◆ **Data block**
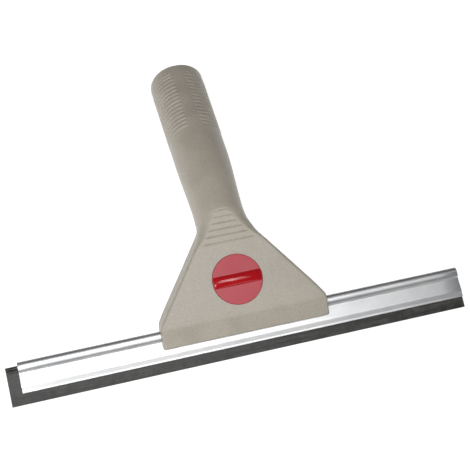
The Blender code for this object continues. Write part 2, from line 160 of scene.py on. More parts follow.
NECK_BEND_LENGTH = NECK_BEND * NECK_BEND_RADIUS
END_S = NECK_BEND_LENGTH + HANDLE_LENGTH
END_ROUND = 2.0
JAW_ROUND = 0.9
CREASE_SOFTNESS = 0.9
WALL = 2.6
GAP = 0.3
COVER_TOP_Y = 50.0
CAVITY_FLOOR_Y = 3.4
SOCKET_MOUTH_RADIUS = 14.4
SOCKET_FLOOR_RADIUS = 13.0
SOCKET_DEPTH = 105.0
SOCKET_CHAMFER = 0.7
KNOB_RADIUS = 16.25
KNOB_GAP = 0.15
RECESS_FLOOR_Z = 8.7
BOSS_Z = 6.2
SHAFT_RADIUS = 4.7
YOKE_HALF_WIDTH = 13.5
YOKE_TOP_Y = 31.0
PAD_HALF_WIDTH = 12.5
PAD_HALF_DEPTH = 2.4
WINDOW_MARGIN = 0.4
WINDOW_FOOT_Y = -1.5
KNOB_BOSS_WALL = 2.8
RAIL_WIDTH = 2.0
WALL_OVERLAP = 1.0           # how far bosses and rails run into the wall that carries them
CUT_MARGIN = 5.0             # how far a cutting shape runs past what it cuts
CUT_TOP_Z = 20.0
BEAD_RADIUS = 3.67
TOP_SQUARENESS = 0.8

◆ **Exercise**
Recite the full listing above exactly.

◆ **The answer**
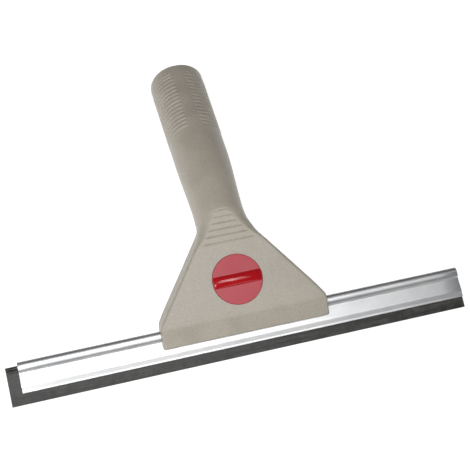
The Blender code for this object continues. Write part 2, from line 160 of scene.py on. More parts follow.
NECK_BEND_LENGTH = NECK_BEND * NECK_BEND_RADIUS
END_S = NECK_BEND_LENGTH + HANDLE_LENGTH
END_ROUND = 2.0
JAW_ROUND = 0.9
CREASE_SOFTNESS = 0.9
WALL = 2.6
GAP = 0.3
COVER_TOP_Y = 50.0
CAVITY_FLOOR_Y = 3.4
SOCKET_MOUTH_RADIUS = 14.4
SOCKET_FLOOR_RADIUS = 13.0
SOCKET_DEPTH = 105.0
SOCKET_CHAMFER = 0.7
KNOB_RADIUS = 16.25
KNOB_GAP = 0.15
RECESS_FLOOR_Z = 8.7
BOSS_Z = 6.2
SHAFT_RADIUS = 4.7
YOKE_HALF_WIDTH = 13.5
YOKE_TOP_Y = 31.0
PAD_HALF_WIDTH = 12.5
PAD_HALF_DEPTH = 2.4
WINDOW_MARGIN = 0.4
WINDOW_FOOT_Y = -1.5
KNOB_BOSS_WALL = 2.8
RAIL_WIDTH = 2.0
WALL_OVERLAP = 1.0           # how far bosses and rails run into the wall that carries them
CUT_MARGIN = 5.0             # how far a cutting shape runs past what it cuts
CUT_TOP_Z = 20.0
BEAD_RADIUS = 3.67
TOP_SQUARENESS = 0.8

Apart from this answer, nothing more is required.